# Restoring your previous version of Windows...



## laura30 (Sep 14, 2016)

Hi,

I have an ASUS model ATHEROS/AR5B22 laptop that originally had Windows 8 and auto-upgraded to Windows 10 at least 6 months ago. I can't remember exactly when, but some time ago.

Now, when I started my computer this morning I have the message "Restoring your previous version of Windows..." message. When I search on Google, it seems this message appears during a failed upgrade, but never months later.

I can't start the computer in any way and can't get into safe mode.

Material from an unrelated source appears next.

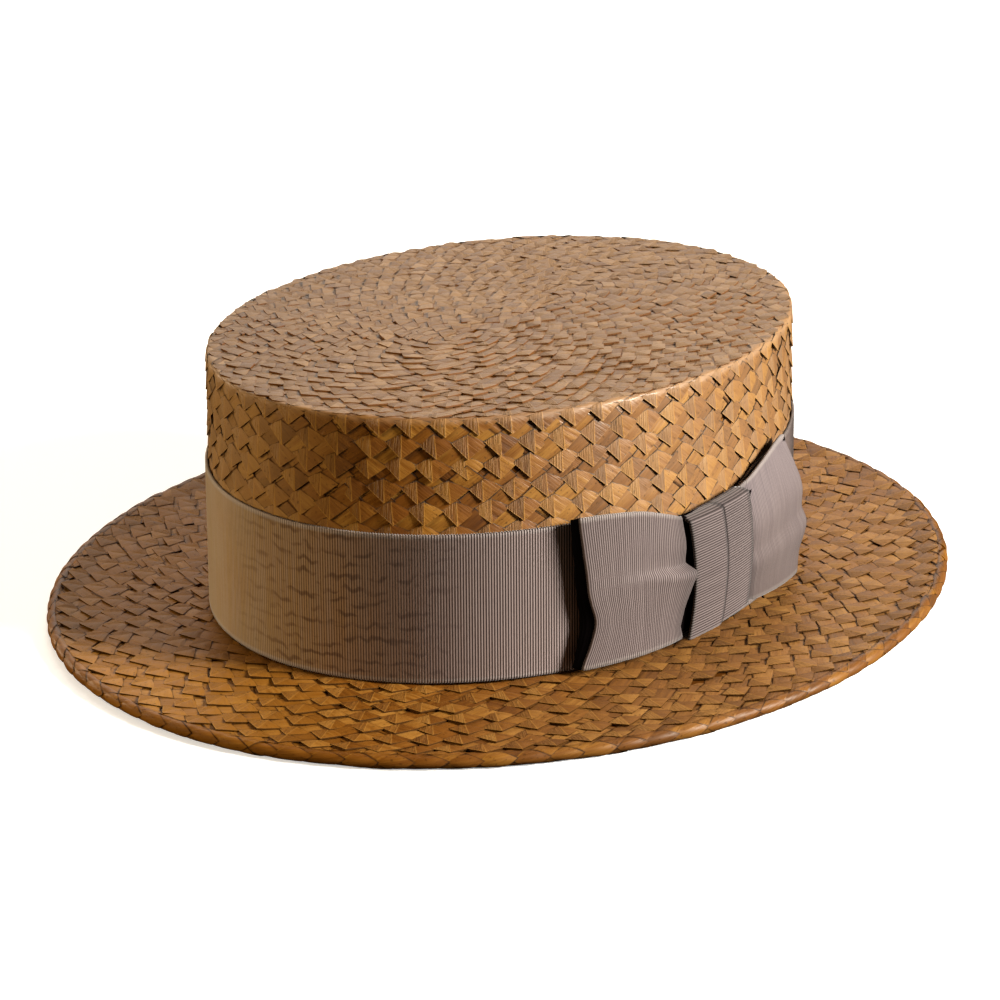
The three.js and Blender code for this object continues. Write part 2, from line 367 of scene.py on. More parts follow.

Any suggestions? Thanks in advance!


----------



## mayank67116 (Sep 16, 2016)

I think u should format your laptop and install a fresh copy of windows


----------



## dustyjay (Jan 24, 2003)

Is it possible that Windows Update tried to install the Anniversary Update and it Failed? This update is being rolled out to users in waves, meaning not everyone gets it at the same time. If this is the case, you should be able to download the latest version at the Media Creator Website, Here is the link https://www.microsoft.com/en-us/software-download/windows10/

You can then create the ISO File burn it to disc or create a thumb drive. Install Win10 with the media following the prompts. Do the update instead of the Clean Install if you want to keep all your data and your programs. Be advised, that if you use classic shell you will have to download and install the newest version for it to work after the Anniversary Update.


----------